Vou acelerando na Pedro Taques. O carro é um ponto zero, o instinto de preservação é gigante e o respeito pelo próximo é de tamanho similar. Por isso a acelerada é básica. Não represento perigo. Sigo neste modorrento 50 por hora, no calor de 35 graus, com o suor saindo das costas, entrando pelas axilas e descaindo para a barriga. A camisa amarrotada já secou e molhou, secou e molhou de novo.
Já deixei a Farroupilha, atravessei a Colombo e vou contornar a praça da Divino Espírito Santo. É só passar por aqui e lá vou eu me lembrar do Padre Bernardo que fez história nesta igreja. Elevaram o Bernardo a monsenhor, mas o público devoto e amigo continuou a chamá-lo de padre até sua morte. A hierarquia eclesial sucumbiu diante do costume.
Carrinhos iguais aos meus circulam aos montes nas vias da minha cidade, mas a maior parte dos seus donos parece não ter lá muito instinto de preservação e respeito pelo próximo. Então, não posso divagar. Tenho que prestar atenção e ir devagar.
Com medo de ladrões, que já não escolhem hora, local, pessoa e veículo para atacar, meu rádio é fuleira, daqueles com botões giratórios, uma chiadeira só. Com minha vociferante voz, acompanho uma música que é interrompida a cada troca de marcha. E o carrinho segue para o Centro.
Não vou virar à direita. Não aqui na Bento Munhoz da Rocha. Já cansei deste trajeto. Sempre sigo na Bento, corto a São Paulo e entro na João Paulino. Desta vez vou descer mais um pouco a Pedro Taques. Agora viro à direita, na nova via: a imponente Horácio Raccanello Filho.
O sol é forte, o colarinho está molhado, o rádio chia, a avenida tem poucos carros e eu estou, surpreendentemente, animado. Aqui passava o trem. Quantas vezes ele travava a Pedro Taques... Como carrego um enorme baú imaginário, acabei de abri-lo. Sorridente, fico olhando para frente. Quem sabe acaba surgindo uma locomotiva com vagões engatados desde a 19 de dezembro na contramão, na contramão da história...
Avenida Horácio Raccanello Filho. Lá vou eu buscar mais histórias no meu baú. Atravessei a década de 1970 para a de 1980 votando no Horácio. Votando e perdendo. Agora, o advogado, professor e brilhante orador é rua, é história. É história além do meu baú, além dos meus alfarrábios. Observando barracões, vou lento e acelero a mente até à São Paulo.

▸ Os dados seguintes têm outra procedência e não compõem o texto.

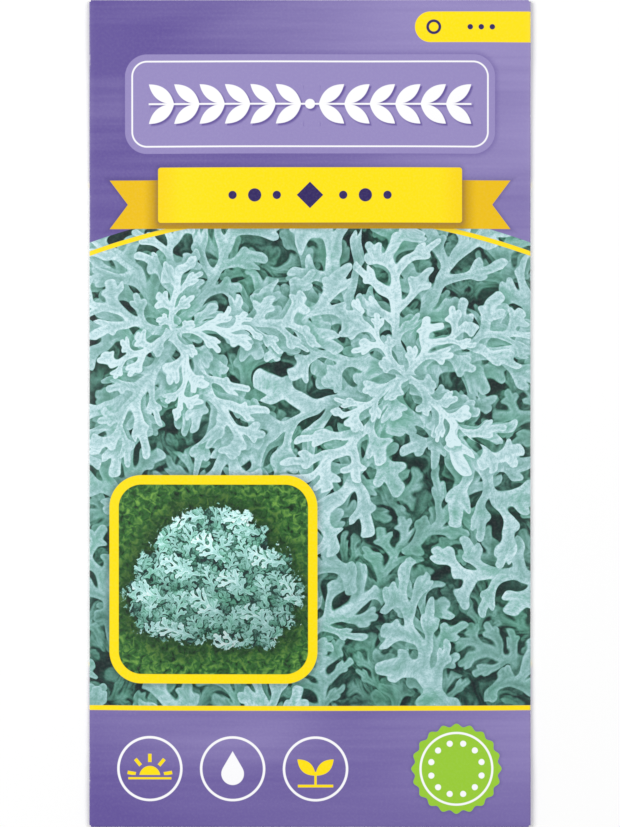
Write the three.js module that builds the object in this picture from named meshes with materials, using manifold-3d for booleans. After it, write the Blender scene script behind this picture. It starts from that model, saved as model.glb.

Mas tenho que prestar atenção no trânsito. O semáforo me traz de volta. Conforme os gomos vermelhos vão descendo, vou me concentrando. Estou novamente inserido. O carrinho vai, o sol é forte, o suor escorre na costeleta, o rádio solta uma canção descompensada, solto meus grunhidos. O baú foi fechado. Logo, vou abri-lo de novo.